I've never had any interest in the Lustbader Bourne continuations. Bond kind of worked for continuation writers, because he's an agent employed by Her Majesty's Secret Service, assigned mission after mission. Bourne seems an ill fit, as he is NOT an active secret agent in the employ of a government, and he's really in no shape ever to be one again by the end of Ludlum's final novel. His story was concluded there as far as I was concerned. Also, I always liked that he aged in roughly "real time" in Ludlum's novels, and thirteen years passed between the first one and the last. Bourne was 50 when Ludlum finished with him in 1993--and totally feeling his age. I'm doubting Lustbader's Bourne is 70 now, so I assume his aging was eventually arrested? That's too bad.

Tanner said...

And, yes, the Ludlumesque title formula certainly says "spy thriller" like little else! I definitely got that allusion in your blog title. (Hence "The Ludlum Dossier" as well, of course.)

teeritz said...

I'll have to read The Sigma Protocol, if it's Ludlum's last book.

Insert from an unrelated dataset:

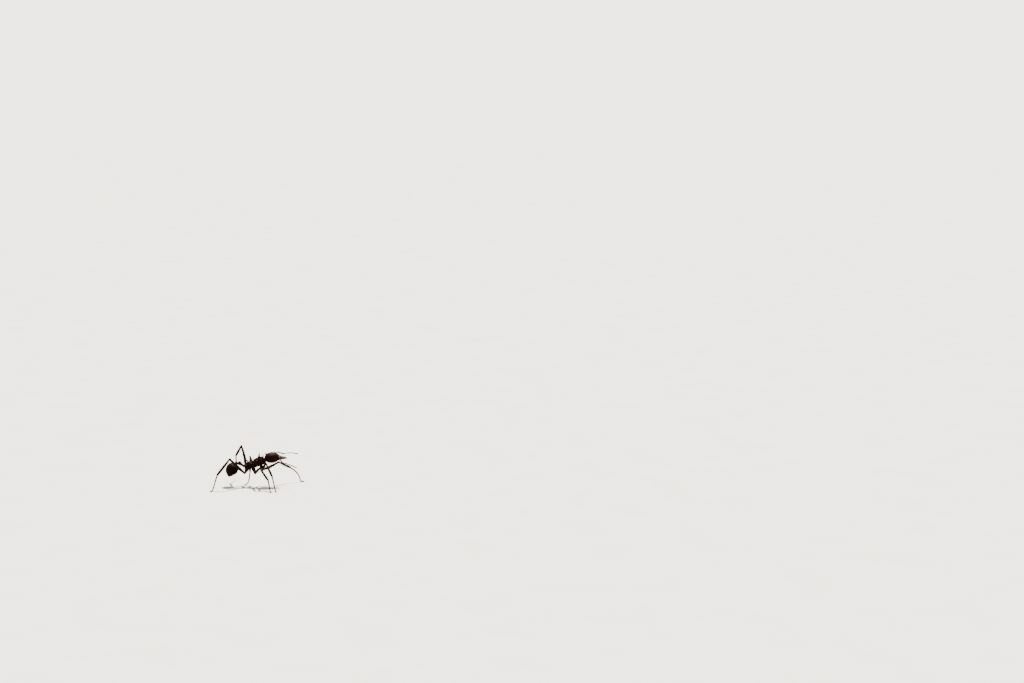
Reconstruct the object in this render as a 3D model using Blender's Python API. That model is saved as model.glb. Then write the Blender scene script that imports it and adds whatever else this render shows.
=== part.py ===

The spy novel genre began to get cloudy in the late '90s when long-established authors began to co-write books with other writers. Tom Clancy was the biggest culprit. His Covert Ops series seemed to have numerous co-authors and I began getting cynical about all of this so that, by the time we had the Robert Ludlum/Gayle Lynds books, I had become very wary indeed.
Shame. These days, I don't know who is worth reading, although "Rememberance Day" by Henry Porter was a great read, and his last three books have featured the same MI6 operative as the main character.
Re: the Lustbader books, it's always a worry when a continuation author churns out more titles (in a very short time, too) than the original author. But then, it's a business, after all.
As for Ludlummy (your phrase;-)) titles, even something like THE BURNT SOUFFLÉ sounds like a spy thriller title if printed in a bold, black upper-case font.

Tanner said...

Yes, definitely read The Sigma Protocol! Not only is it the last book he completed, but it's also one of his best. Just a really entertaining read. Check out my review of it from the link above for more of my thoughts on that one.